Hay un silencio que ninguna palabra puede llenar: el de unos padres que ven arrebatarse a sus hijos en la misma iglesia donde los habían llevado para asistir a Misa. El eco de los disparos en Minneapolis no resuena solo en los muros del templo profanado, sino en el corazón de toda la Iglesia. ¿Qué puede decir la fe ante un vacío tan brutal? El primer impulso es el llanto, la empatía con esas familias destrozadas. Ningún razonamiento puede aliviar el desgarro de una madre o un padre que ya no podrán abrazar a su hijo.
Y sin embargo, la fe no se detiene en el absurdo del mal, sino que lo atraviesa. Lo ocurrido en esa Misa no fue un accidente ciego: fue un ataque marcado por el sello del demonio, que odia a la fe, odia la Eucaristía y odia la inocencia. El agresor no mató simplemente a unos niños; los mató porque estaban allí, en la casa de Dios, en el acto central de la vida cristiana. Ese es el odio satánico que la Iglesia llama odium fidei, el mismo que movió a Herodes en Belén y que sigue actuando, en distintas formas, a lo largo de los siglos.
La tradición cristiana reconoce que quienes mueren víctimas de ese odio se convierten en mártires, incluso cuando son pequeños y no tienen ocasión de confesar con todo el raciocinio o con palabras su fe. Lo explicaba San Agustín, cuyo recuerdo celebramos hoy: aquellos niños de Belén que no podían hablar ya confesaban a Cristo con su sangre. Y es lo mismo que podemos decir de los niños de Minneapolis: su vida ha quedado unida para siempre al sacrificio de Cristo en la cruz, que se renueva en cada Misa.
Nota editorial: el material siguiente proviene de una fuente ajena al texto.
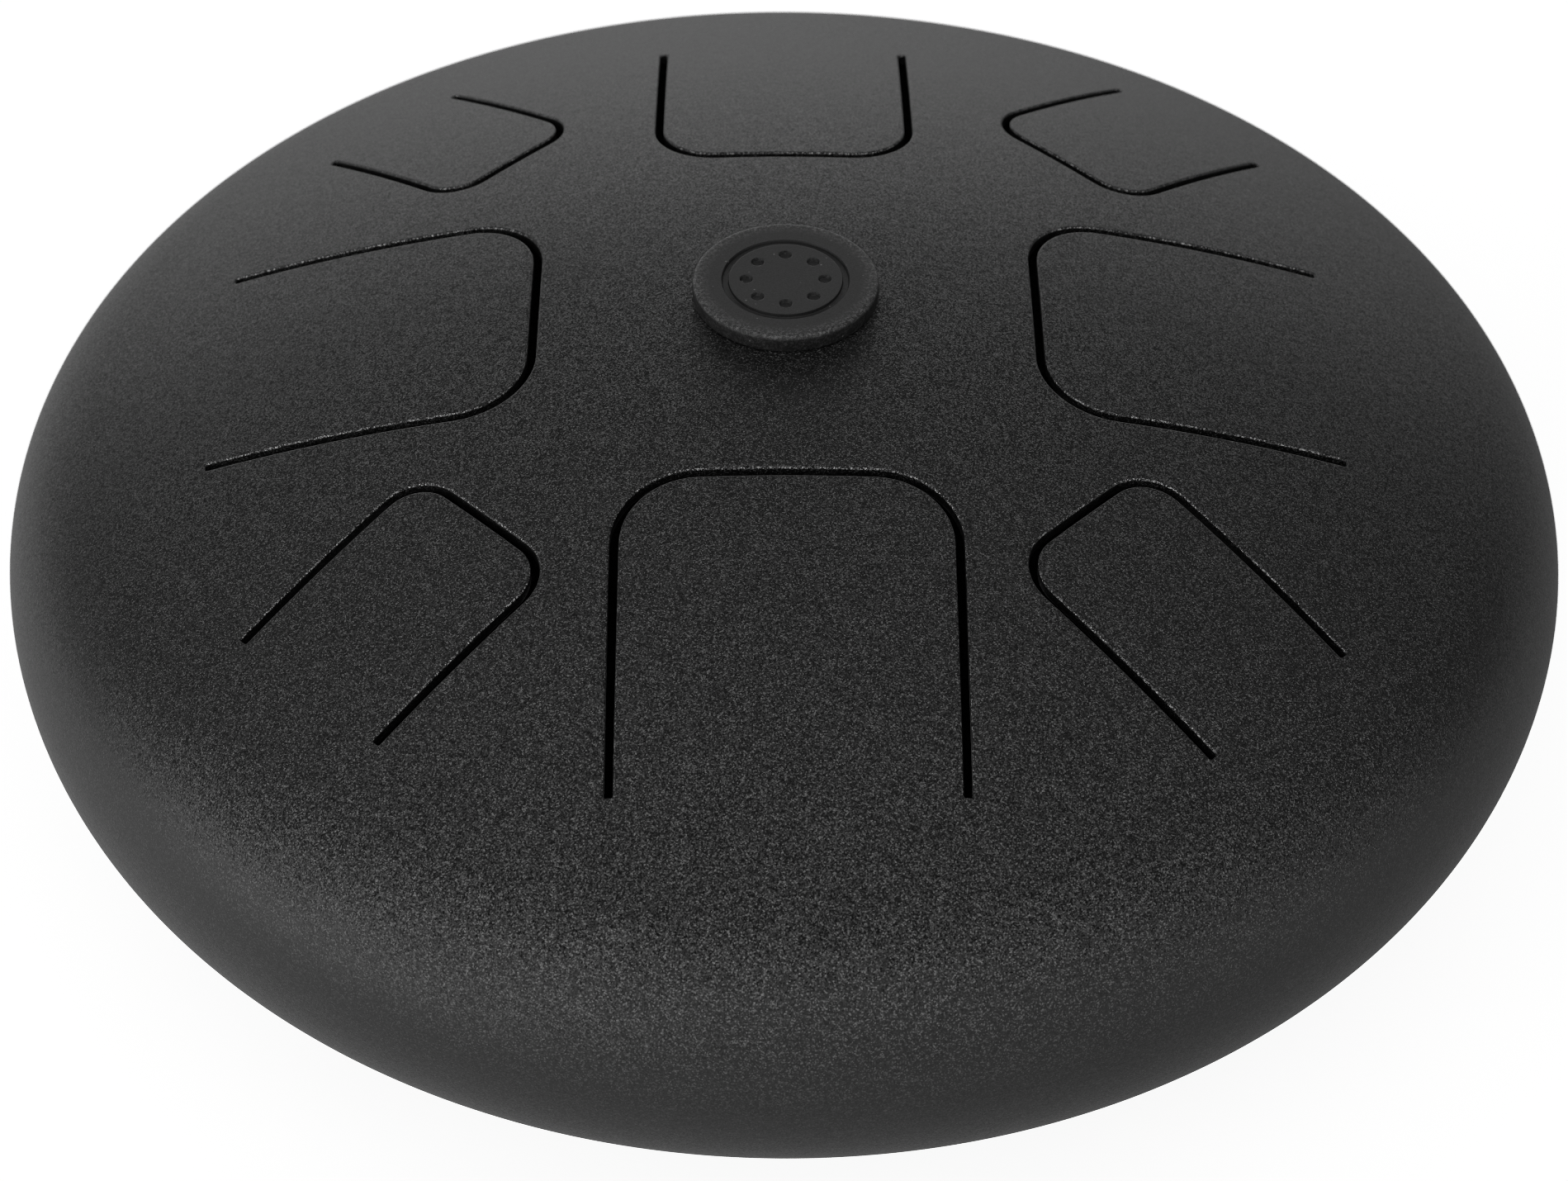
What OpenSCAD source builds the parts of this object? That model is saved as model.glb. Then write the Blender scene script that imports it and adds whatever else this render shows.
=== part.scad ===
// Steel tongue drum: two stamped steel bowls welded rim to rim. Eight tongues are cut in the top
// bowl, each by one U-shaped slot, and each swings about its uncut root.
// Origin: centre of the ground plane that the feet stand on. +Z is up. The longest tongue faces -Y.

/* [Drum body] */
// Diameter at the equator, where the two bowls meet
drum_d = 254; // [246:1:270]
// Thickness of the steel sheet
wall = 2; // [1.5:0.1:2.4]
// Radius of the top bowl's dome
top_crown_r = 280; // [262:1:320]
// Radius of the shoulder that turns the top dome down to the equator
top_shoulder_r = 25.4; // [22:0.1:30]
// Radius of the bottom bowl's dome
bottom_crown_r = 254; // [240:1:300]
// Radius of the shoulder that turns the bottom dome up to the equator
bottom_shoulder_r = 31.8; // [26:0.1:36]
// Height of the bottom bowl's lowest point above the ground
ground_gap = 4; // [3:0.5:8]
// Diameter of the sound hole in the middle of the bottom bowl
sound_hole_d = 46; // [36:1:48]

/* [Seam] */
// Width of the weld bead on the outside, where it is ground flush
weld_w = 3; // [2:0.1:4]
// Share of the sheet's thickness that the bead goes through
weld_share = 0.7; // [0.5:0.05:0.9]

/* [Tongues] */
// Width of the slot cut around each tongue
slot_w = 1.3; // [1:0.1:1.6]
// Clearance that parts each tongue from the dome along its root line
root_gap = 0.06; // [0.05:0.01:0.1]

/* [Front tongue] */
// Distance from the drum's axis to the tip slot, on the slot's centre line
front_tip = 39.6; // [36:0.1:42]
// Distance from the drum's axis to the root line
front_root = 93.6; // [88:0.1:98]
// Distance between the centre lines of the side slots
front_w = 51.6; // [46:0.1:54]
// Radius of the slot's two corners, on the slot's centre line
front_corner_r = 12.4; // [6:0.1:16]

/* [Back tongue] */
// Distance from the drum's axis to the tip slot, on the slot's centre line
back_tip = 40.9; // [37:0.1:44]
// Distance from the drum's axis to the root line
back_root = 85.4; // [80:0.1:90]
// Distance between the centre lines of the side slots
back_w = 42; // [38:0.1:46]
// Radius of the slot's two corners, on the slot's centre line
back_corner_r = 10; // [6:0.1:14]

/* [Left tongue] */
// Distance from the drum's axis to the tip slot, on the slot's centre line
left_tip = 39.7; // [37:0.1:44]
// Distance from the drum's axis to the root line
left_root = 90.3; // [84:0.1:94]
// Distance between the centre lines of the side slots
left_w = 47; // [42:0.1:50]
// Radius of the slot's two corners, on the slot's centre line
left_corner_r = 11.7; // [6:0.1:15]

/* [Right tongue] */
// Distance from the drum's axis to the tip slot, on the slot's centre line
right_tip = 39.8; // [37:0.1:44]
// Distance from the drum's axis to the root line
right_root = 87.2; // [82:0.1:92]
// Distance between the centre lines of the side slots
right_w = 47.4; // [42:0.1:50]
// Radius of the slot's two corners, on the slot's centre line
right_corner_r = 11.4; // [6:0.1:15]

/* [Front left tongue] */
// Distance from the drum's axis to the tip slot, on the slot's centre line
front_left_tip = 64.1; // [61:0.1:68]
// Distance from the drum's axis to the root line
front_left_root = 99.7; // [94:0.1:104]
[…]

Allí donde unos ojos humanos solo ven horror, la mirada de la fe descubre la certeza de que esos pequeños ya gozan del Reino.
Los católicos no somos ingenuos: sabemos que el mal existe, que tiene rostro y voluntad. El atacante de Minneapolis, más allá de su biografía personal, fue instrumento del odio del maligno contra Cristo y contra su Cuerpo místico. En este sentido, su crimen no es solo un asesinato, sino un acto de profanación deliberada, un intento de arrancar a Dios del corazón de los hombres. Pero como en tantas otras ocasiones, el mal ha sido derrotado en su misma pretensión: en lugar de apagar la fe, la sangre inocente la ilumina.
Y aquí está el misterio: lo que para nosotros es vacío, pérdida irreparable, para Dios es plenitud. La voz ahogada de los padres que claman justicia se encuentra con la voz de Cristo que asegura: “De los que son como estos es el Reino de los Cielos” (Mt 19,14). Por eso la tradición no duda en llamarlos mártires, y los contempla no con frialdad, sino con el estremecimiento de quien comprende que en la fragilidad de unos niños Dios ha mostrado la fuerza de su victoria.
El dolor humano nos inclina a callar, pero la fe nos invita a hablar: esos niños no han muerto en vano. Su sangre es semilla, su recuerdo es luz, su intercesión es fuerza. Y aunque para sus padres el vacío nunca dejará de doler, la esperanza cristiana afirma que un día volverán a abrazarlos, ya no en la debilidad de esta vida, sino en la gloria eterna.